A friend who worked at a photography store lent him a book on the subject, she said. Months passed and the friend asked Oza if he was done with it. Not yet, Oza told him. He was re-writing it word-for-word, he told him, and still had a few chapters to copy down. The friend was so impressed, he gave Oza some film. Oza built a pinhole camera out of a cardboard box and took his first photo. 

Oza worked as a freelance photographer until age 22 when he moved to the United States. He later became a U.S. citizen. 

He attended Columbia College in Chicago and intended to become a commercial photographer.

However, his professors noted his gift for immersing himself into his subjects’ lives and suggested he pursue journalism or documentary photography.

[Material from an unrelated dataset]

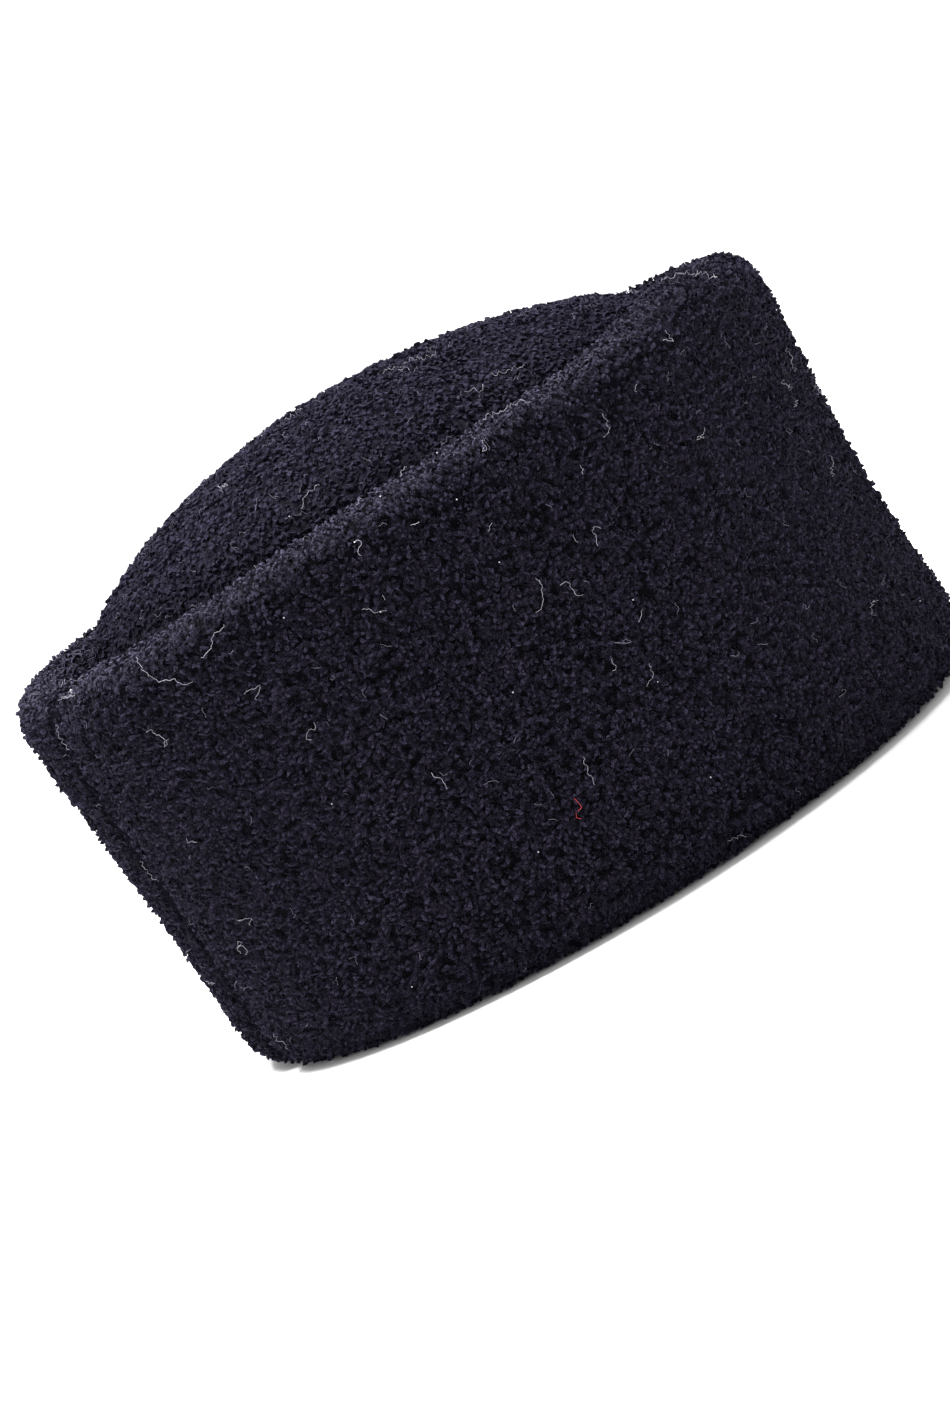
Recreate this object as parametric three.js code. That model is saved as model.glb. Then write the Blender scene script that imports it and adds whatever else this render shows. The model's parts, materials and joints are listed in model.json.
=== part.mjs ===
// A Caucasian fur hat of black curly sheepskin: a thick folded band round a domed crown.
// Millimetres, +Z up. The wearer's front is -Y, and the hem stands on z = 0.
import * as THREE from "three";
import { ParametricGeometry } from "three/addons/geometries/ParametricGeometry.js";

// The opening for the head, 58 cm round.
const HEAD_LENGTH = 200;
const HEAD_WIDTH = 168;

// The band: two layers of fur, pile included, folded over at the rim and under at the hem.
const WALL_AT_HEM = 18;
const WALL_AT_RIM = 22;
const HEIGHT_AT_FRONT = 132;
const HEIGHT_AT_SIDES = 130.5;
const HEIGHT_AT_BACK = 124;
const HEM_FORWARD = 6; // the hem lies this far in front of the rim, so the back leans out
const HEM_OUTER_ROUND = 9; // how far the hem's outer corner is rounded in, and how far up
const HEM_OUTER_RISE = 14;
const HEM_INNER_ROUND = 5;
const ROLL_RISE = 11; // the rolled rim above the straight wall

// The seam that closes the band at the back. It is deepest at the hem.
const SEAM_DEPTH = 4.5;
const SEAM_DEPTH_AT_RIM = 1.6;
const SEAM_WIDTH = 9;
const SEAM_LEAN = 14; // how far its top lies to the hat's left of its foot
const SEAM_NOTCH = 4; // how far the seam pulls the rim down
const NOTCH_WIDTH = 16;

// The crown: one domed round of fur, sewn to the band inside the rolled rim.
const CROWN_RISE = 22; // its top above the rim
const CROWN_SINK = 14; // the valley round it below the rim
const CROWN_THICKNESS = 9;
const CROWN_EDGE_DEPTH = 13; // the edge that is turned down and sewn
const CROWN_EDGE_THICKNESS = 4;
const CROWN_PEAK_BACK = 4; // how far its top lies behind the middle of the rim
const SEWING_GAP = 0.3;

const FUR_COLOUR = 0x1a1920;
const CROWN_COLOUR = 0x24232c;
const FUR_ROUGHNESS = 0.95;

// How many faces go round the hat, round each bend and along each plain stretch.
const COLUMNS = 96;
const INNER_HEM_FACES = 3;
const OUTER_HEM_FACES = 4;
const ROLL_FACES = 8;
const INNER_WALL_FACES = 3;
const DOME_FACES = 9;

// How the wall swells from the hem to the rim. Height is a share of the straight wall and
// swell a share of what the rim's wall is thicker by.
const WALL_ROWS = [
  { height: 0.12, swell: -0.02 },
  { height: 0.3, swell: 0.06 },
  { height: 0.5, swell: 0.34 },
  { height: 0.7, swell: 0.64 },
  { height: 0.86, swell: 0.86 },
  { height: 0.95, swell: 0.96 },
];

// Soft swells and sags in the rim's height. Angle and spread are degrees round from +X, and
// rise is a share of the roll's own.
const RIM_WAVES = [
  { angle: 218, spread: 17, rise: 0.46 },
  { angle: 118, spread: 16, rise: -0.1 },
  { angle: 35, spread: 20, rise: -0.14 },
  { angle: -40, spread: 24, rise: 0.1 },
];

// Soft hollows (depth above 0) and swells (below 0) in the band. Angle and spread are degrees
// round from +X, height and reach are shares of the band's height, depth of the hem's wall.
const BAND_DENTS = [
  { angle: -90, spread: 46, height: 0.1, reach: 0.16, depth: -0.2 },
  { angle: -90, spread: 50, height: 0.52, reach: 0.26, depth: 0.1 },
  { angle: 214, spread: 17, height: 0.4, reach: 0.3, depth: 0.13 },
  { angle: 168, spread: 20, height: 0.2, reach: 0.24, depth: -0.14 },
  { angle: 188, spread: 16, height: 0.72, reach: 0.22, depth: 0.1 },
  { angle: 128, spread: 18, height: 0.55, reach: 0.3, depth: 0.1 },
  { angle: 40, spread: 22, height: 0.45, reach: 0.28, depth: 0.14 },
  { angle: -8, spread: 20, height: 0.3, reach: 0.24, depth: -0.12 },
  { angle: -45, spread: 18, height: 0.6, reach: 0.3, depth: 0.1 },
];

// Soft hollows in the crown. Angle and spread are degrees round from +X, out and reach are
// shares of the way from its middle to its edge, depth of the crown's thickness.
const CROWN_DENTS = [
  { angle: 203, spread: 13, out: 0.66, reach: 0.3, depth: 0.34 },
  { angle: 178, spread: 16, out: 0.6, reach: 0.26, depth: -0.16 },
  { angle: 245, spread: 30, out: 0.75, reach: 0.25, depth: 0.16 },
  { angle: 60, spread: 26, out: 0.55, reach: 0.3, depth: 0.16 },
  { angle: -30, spread: 24, out: 0.6, reach: 0.26, depth: -0.12 },
];

// The power of the crown's profile: 2 is an ellipse, and less has a slacker shoulder.
const DOME_POWER = 2.1;

const QUARTER_TURN = Math.PI / 2;

// A bell from 1 at no distance down to 0 a few widths away.
function bell(distance, width) {
  return Math.exp(-((distance / width) ** 2));
}

// The turn in degrees between a column and an angle given in degrees, the short way round.
function degreesFrom(column, degrees) {
  const turn = THREE.MathUtils.radToDeg(column) - degrees;
  return Math.abs(THREE.MathUtils.euclideanModulo(turn + 180, 360) - 180);
}

// The way round the band's back between a column and the seam.
function besideSeam(column, up) {
  const lean = SEAM_LEAN * (up / HEIGHT_AT_SIDES) ** 2;
  return Math.abs((column - QUARTER_TURN) * (HEAD_WIDTH / 2 + WALL_AT_HEM) - lean);
}

// The rim's height over a point on the way from the middle (0) to the rim (1).
function rimHeight(column, way) {
  const end = Math.sin(column) > 0 ? HEIGHT_AT_BACK : HEIGHT_AT_FRONT;
  const waves = RIM_WAVES.map((wave) => wave.rise * bell(degreesFrom(column, wave.angle), wave.spread));
  const wavy = waves.reduce((sum, rise) => sum + rise, 0) * ROLL_RISE;
  const towardsEnd = (Math.sin(column) * way) ** 2;
  return THREE.MathUtils.lerp(HEIGHT_AT_SIDES, end, towardsEnd) + wavy * way ** 2;
}

// The middle of the head's oval at a height.
function middleAt(up) {
  return new THREE.Vector3(0, -HEM_FORWARD * (1 - up / HEIGHT_AT_SIDES), up);
}

// A point that lies out from the head's oval, square to it.
function fromHead(column, out, up) {
  const oval = new THREE.Vector3(Math.cos(column) * HEAD_WIDTH, Math.sin(column) * HEAD_LENGTH, 0);
  const outward = new THREE.Vector3(oval.x / HEAD_WIDTH ** 2, oval.y / HEAD_LENGTH ** 2, 0);
  return middleAt(up).addScaledVector(oval, 1 / 2).addScaledVector(outward.normalize(), out);
}

// Points (out, up) along an elliptical arc, its angles in quarter turns.
function arc(middle, radii, from, to, faces) {
  return Array.from({ length: faces + 1 }, (_, i) => {
    const angle = THREE.MathUtils.lerp(from, to, i / faces) * QUARTER_TURN;
    return new THREE.Vector2(Math.cos(angle), Math.sin(angle)).multiply(radii).add(middle);
  });
}

// How far the seam and the dents press the band's outer face in.
function pressedIn(column, up) {
  const height = up / HEIGHT_AT_SIDES;
  const depth = THREE.MathUtils.lerp(SEAM_DEPTH, SEAM_DEPTH_AT_RIM, height);
  const dents = BAND_DENTS.map(
    (dent) =>
      dent.depth *
      WALL_AT_HEM *
      bell(degreesFrom(column, dent.angle), dent.spread) *
      bell(height - dent.height, dent.reach),
  );
  return dents.reduce((sum, dent) => sum + dent, depth * bell(besideSeam(column, up), SEAM_WIDTH / 2));
}

// The band's closed section at a column: hem, outer wall, rolled rim and inner wall. What
// presses the outer face in leaves the hem's flat and the inner wall where they are.
function bandSection(column) {
  const notch = SEAM_NOTCH * bell(besideSeam(column, HEIGHT_AT_SIDES), NOTCH_WIDTH / 2);
  const shoulder = rimHeight(column, 1) - notch - ROLL_RISE;
  const innerHem = new THREE.Vector2(HEM_INNER_ROUND, HEM_INNER_ROUND);
  const outerHem = new THREE.Vector2(HEM_OUTER_ROUND, HEM_OUTER_RISE);
  const outerHemMiddle = new THREE.Vector2(WALL_AT_HEM - HEM_OUTER_ROUND, HEM_OUTER_RISE);
  const roll = new THREE.Vector2(WALL_AT_RIM / 2, ROLL_RISE);
  const rollMiddle = new THREE.Vector2(WALL_AT_RIM / 2, shoulder);
  const wall = WALL_ROWS.map(
    ({ height, swell }) =>
      new THREE.Vector2(
        THREE.MathUtils.lerp(WALL_AT_HEM, WALL_AT_RIM, swell),
        THREE.MathUtils.lerp(HEM_OUTER_RISE, shoulder, height),
      ),
  );
  const innerWall = Array.from(
    { length: INNER_WALL_FACES - 1 },
    (_, i) => new THREE.Vector2(0, shoulder * (1 - (i + 1) / INNER_WALL_FACES)),
  );
  const outline = [
    ...arc(innerHem, innerHem, 2, 3, INNER_HEM_FACES),
    ...arc(outerHemMiddle, outerHem, 3, 4, OUTER_HEM_FACES),
    ...wall,
    ...arc(rollMiddle, roll, 0, 2, ROLL_FACES),
    ...innerWall,
  ];
  const pressed = outline.map(({ x, y }) => {
    const share = (x / WALL_AT_RIM) * Math.min(1, y / HEM_OUTER_RISE);
    return new THREE.Vector2(x - pressedIn(column, y) * Math.max(0, share), y);
  });
  return [...pressed, pressed[0]];
}

// The crown's height above the valley, as a share of its whole rise.
function domed(share) {
  return Math.max(0, 1 - share ** DOME_POWER) ** (1 / 2);
}

// How far the dents press the crown down. They fade out at its middle and at its edge.
function sunkIn(column, share) {
  const dents = CROWN_DENTS.map(
    (dent) =>
      dent.depth * bell(degreesFrom(column, dent.angle), dent.spread) * bell(share - dent.out, dent.reach),
  );
  const fade = Math.sin(share * Math.PI);
  return dents.reduce((sum, dent) => sum + dent, 0) * CROWN_THICKNESS * fade;
}

// The crown's section at a column, from its middle out along the underside, round the sewn
// edge and back over the top. Each point has its share of the way out and its height.
function crownSection(column) {
  const innerEdge = 1 - CROWN_EDGE_THICKNESS / (HEAD_LENGTH / 2);
  const underside = CROWN_EDGE_DEPTH / 2;
  const rise = CROWN_RISE + CROWN_SINK;
  const valley = (share) => rimHeight(column, share) - CROWN_SINK - sunkIn(column, share);
  const dome = Array.from({ length: DOME_FACES + 1 }, (_, i) => Math.sin((i / DOME_FACES) * QUARTER_TURN));
  const top = dome.map((share) => ({ share, up: valley(share) + rise * domed(share) }));
  const under = dome.map((share) => ({
    share: share * innerEdge,
    up: valley(share) - underside + (rise + underside - CROWN_THICKNESS) * domed(share),
  }));
  const sewn = [innerEdge, 1].map((share) => ({ share, up: valley(1) - CROWN_EDGE_DEPTH }));
  return [...under, ...sewn, ...top.reverse()];
}

// A point of the crown, whose edge follows the inside of the band.
function fromMiddle(column, share, up) {
  const back = new THREE.Vector3(0, CROWN_PEAK_BACK * (1 - share ** 2), 0);
  return middleAt(up).lerp(fromHead(column, -SEWING_GAP, up), share).add(back);
}

// A closed skin through one section for each column, all worked out once.
function skin(name, colour, section, place) {
  const sections = Array.from({ length: COLUMNS }, (_, i) => section((i / COLUMNS) * 4 * QUARTER_TURN));
  const stations = sections[0].length - 1;
  const geometry = new ParametricGeometry(
    (round, along, target) => {
      const column = Math.round(round * COLUMNS) % COLUMNS;
      const point = sections[column][Math.round(along * stations)];
      target.copy(place((column / COLUMNS) * 4 * QUARTER_TURN, point));
    },
    COLUMNS,
    stations,
  );
  const material = new THREE.MeshStandardMaterial({
    color: colour,
    roughness: FUR_ROUGHNESS,
    metalness: 0,
  });
  const mesh = new THREE.Mesh(geometry, material);
  mesh.name = name;
  return mesh;
}

const band = skin("fur_band", FUR_COLOUR, bandSection, (column, { x, y }) => fromHead(column, x, y));
const crown = skin("fur_crown", CROWN_COLOUR, crownSection, (column, { share, up }) =>
  fromMiddle(column, share, up),
);

const hat = new THREE.Group();
hat.add(band, crown);

// The origin lies on the ground under the middle of the hat's outline.
const middle = new THREE.Box3().setFromObject(hat).getCenter(new THREE.Vector3());
hat.position.set(-middle.x, -middle.y, 0);

export default hat;
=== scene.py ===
# %% [markdown]
# A fur hat of black curly sheepskin
#
# The real hat is two pieces of sheepskin. A tall band is folded over into a round rim at
# the top and turned under at the hem, and one domed round is sewn inside the rim. The pile
# is short, even and curly, so the hat is nearly all one dark texture, and what the eye
# reads is the size of the curls, the pale edge where they catch the light and the stray
# fibres that cling to them.
#
# The solids of both pieces are loaded first, in metres. Each is then dressed with a skin
# that follows it, and with thousands of small curls that grow from the skin.

# %% The solids and their box
import json
import math
import random
from collections import namedtuple

import bmesh
import bpy
from mathutils import Matrix, Vector
from mathutils.bvhtree import BVHTree

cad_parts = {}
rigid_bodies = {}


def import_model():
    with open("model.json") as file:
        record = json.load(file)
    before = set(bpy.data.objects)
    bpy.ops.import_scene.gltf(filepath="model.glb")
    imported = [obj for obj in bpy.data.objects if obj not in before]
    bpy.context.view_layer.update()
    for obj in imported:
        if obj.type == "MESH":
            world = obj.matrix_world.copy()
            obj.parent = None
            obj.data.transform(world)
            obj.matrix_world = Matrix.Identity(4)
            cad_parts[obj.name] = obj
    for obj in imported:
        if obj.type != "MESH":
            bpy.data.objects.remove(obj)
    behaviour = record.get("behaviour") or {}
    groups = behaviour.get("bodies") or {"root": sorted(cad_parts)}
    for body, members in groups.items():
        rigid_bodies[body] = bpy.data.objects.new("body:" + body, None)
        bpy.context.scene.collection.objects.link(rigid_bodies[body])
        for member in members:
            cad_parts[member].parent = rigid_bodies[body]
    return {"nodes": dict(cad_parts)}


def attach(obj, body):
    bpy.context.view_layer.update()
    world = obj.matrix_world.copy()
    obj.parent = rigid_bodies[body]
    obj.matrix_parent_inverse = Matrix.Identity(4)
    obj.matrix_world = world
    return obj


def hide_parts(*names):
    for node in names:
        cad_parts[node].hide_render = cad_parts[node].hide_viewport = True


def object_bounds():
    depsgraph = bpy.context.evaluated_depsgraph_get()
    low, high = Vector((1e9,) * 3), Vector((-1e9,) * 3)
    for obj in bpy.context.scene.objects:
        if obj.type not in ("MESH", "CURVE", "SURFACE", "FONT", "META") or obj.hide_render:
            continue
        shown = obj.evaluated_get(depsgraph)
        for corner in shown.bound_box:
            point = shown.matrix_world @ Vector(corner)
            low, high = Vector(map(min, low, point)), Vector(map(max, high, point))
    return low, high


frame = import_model()
cad_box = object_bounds()
MM = 0.001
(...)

It was the best advice he would ever receive, Oza would say.

His wife said her husband strived to make his mark on the world through his lens.

"He had an independent spirit and film flowed through his veins," she said. "His heart truly belonged to the community and the greater world. He had a mission. He and his camera were the vessel to highlight important issues. He was a storyteller, an artist of light and the voice to enlighten others."

His daughter, Shanti, said her father taught her that everyone has a story worth telling. "I will always carry that with me," she said to The Republic. "It's the reason I want to be a teacher who advocates for social justice."

Oza talked to his family in India every day, Gonzalez said. On assignments, he would hear Oza on his phone speaking to them. And on month-long trips he made to India, he would video conference with Gonzalez so he could meet them.

Oza said he often starts his projects by gaining the trust of his subjects. “That’s why I spend more time talking, almost like a preacher,” he told Java Magazine in 2019. “Then the photography comes out.”

GoFundMe.com account was established to support Oza and his family.